Getting back to Bobby's theory, if it takes something to unify the Bronx Bombers, whether it be a fight, a retaliatory hit batsman, or even just a late night together on the town, then that's what will take Yanks from perennial losers in the playoffs to a force to be reckoned with. Sometimes, the best team doesn't win. It's the one that wants it the most.
A few more random thoughts:
--Good to see the Nats get a sellout crowd. Obviously, they'll get waaaay better numbers in attendence than they would have in Montreal, but think about guys like Jose Vidro and Brad Wilkerson who have had to play for years in a place where they could hear themselves if they talked at the level of a whisper.
--Ichiro will make a run at .400. I was going to say that at the beginning of the season, but honestly, he's now at the point where he's learned how to be an effective major league hitter (whoever told him to try to hit more home runs at the beginning of last season should be canned) and he's figured out pitching. Expect a ton more of those slappers to all fields and low line drives where he bends his knees to go down and get it. I don't think he'll get .400, but he'll keep us watching until September.

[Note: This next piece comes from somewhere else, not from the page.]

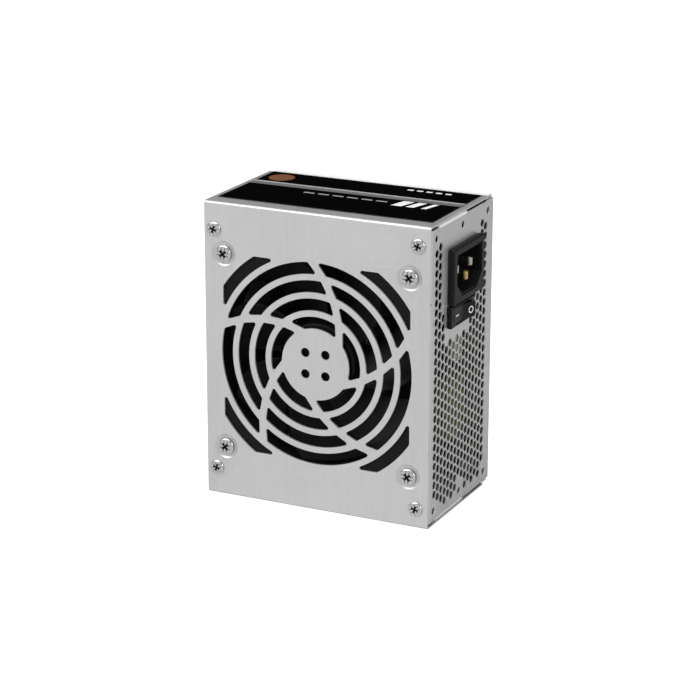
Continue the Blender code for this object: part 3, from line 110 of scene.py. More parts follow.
class ConnectorSettings(bpy.types.PropertyGroup):
    inlet: colour("Inlet", "Colour of the inlet's housing", (0.006, 0.006, 0.007))
    switch: colour("Switch", "Colour of the switch", (0.006, 0.006, 0.007))
    mark: colour("Marks", "Colour of the marks on the rocker", (0.80, 0.80, 0.80))
    mark_width: length("Mark width", "Stroke of the marks on the rocker", 0.0005)


class BoardSettings(bpy.types.PropertyGroup):
    copper: colour("Copper", "Colour of the enamelled wire", (0.72, 0.24, 0.06))
    laminate: colour("Board", "Colour of the circuit board", (0.025, 0.045, 0.015))
    film_box: colour("Film capacitor", "Colour of the film capacitor's case", (0.10, 0.09, 0.02))
    wire: length("Wire", "Radius of the enamelled wire", 0.00045)
    choke_turns: IntProperty(
        name="Turns", description="Turns of wire on each choke", default=34, min=6, max=80
    )


# Mesh helpers


def add_box(bm, low, high):
    low, high = Vector(low), Vector(high)
    place = Matrix.Translation((low + high) / 2) @ Matrix.Diagonal((*(high - low), 1))
    return bmesh.ops.create_cube(bm, size=1, matrix=place)["verts"]


def add_rod(bm, start, end, radius, segments=48, end_radius=None):
    start, end = Vector(start), Vector(end)
    turn = (end - start).to_track_quat("Z", "Y").to_matrix().to_4x4()
    bmesh.ops.create_cone(
        bm,
        cap_ends=True,
        segments=segments,
        radius1=radius,
        radius2=radius if end_radius is None else end_radius,
        depth=(end - start).length,
        matrix=Matrix.Translation((start + end) / 2) @ turn,
    )


def turned(points, axis, steps, closed=False):
    """A solid turned about an axis through the origin, from a profile's 3D points."""
    bm = bmesh.new()
    verts = [bm.verts.new(point) for point in points]
    edges = [bm.edges.new(pair) for pair in zip(verts, verts[1:] + verts[:1] if closed else verts[1:])]
    whole = {"axis": axis, "cent": (0, 0, 0), "angle": 2 * math.pi, "use_merge": True}
    bmesh.ops.spin(bm, geom=verts + edges, steps=steps, **whole)
    bmesh.ops.remove_doubles(bm, verts=bm.verts, dist=1e-7)
    bmesh.ops.recalc_face_normals(bm, faces=bm.faces)
    return bm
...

--And finally, I've been able to actually watch the New York Mets playing some fantastic baseball. Right this minute, Carlos Beltran just caught a ball in center field with Juan Pierre, the speedster to end all speedsters, on third and one out. Of course Pierre's going to tag...except Beltran throws a strike to Mike Piazza. Pierre holds up, and the Mets get out of the inning with a groundout. Just having Beltran even roaming out there is enough to scare one of the best runners in the league. Plus, we're finally seeing a Mets team that wants to run (Reyes, knock wood, stay healthy!!) and seems more motivated. They aren't jogging lazily to first anymore and the stupid mistakes that seemed to plague them in the last few seasons are, at least so far, disappearing. Let's see if they can keep it going.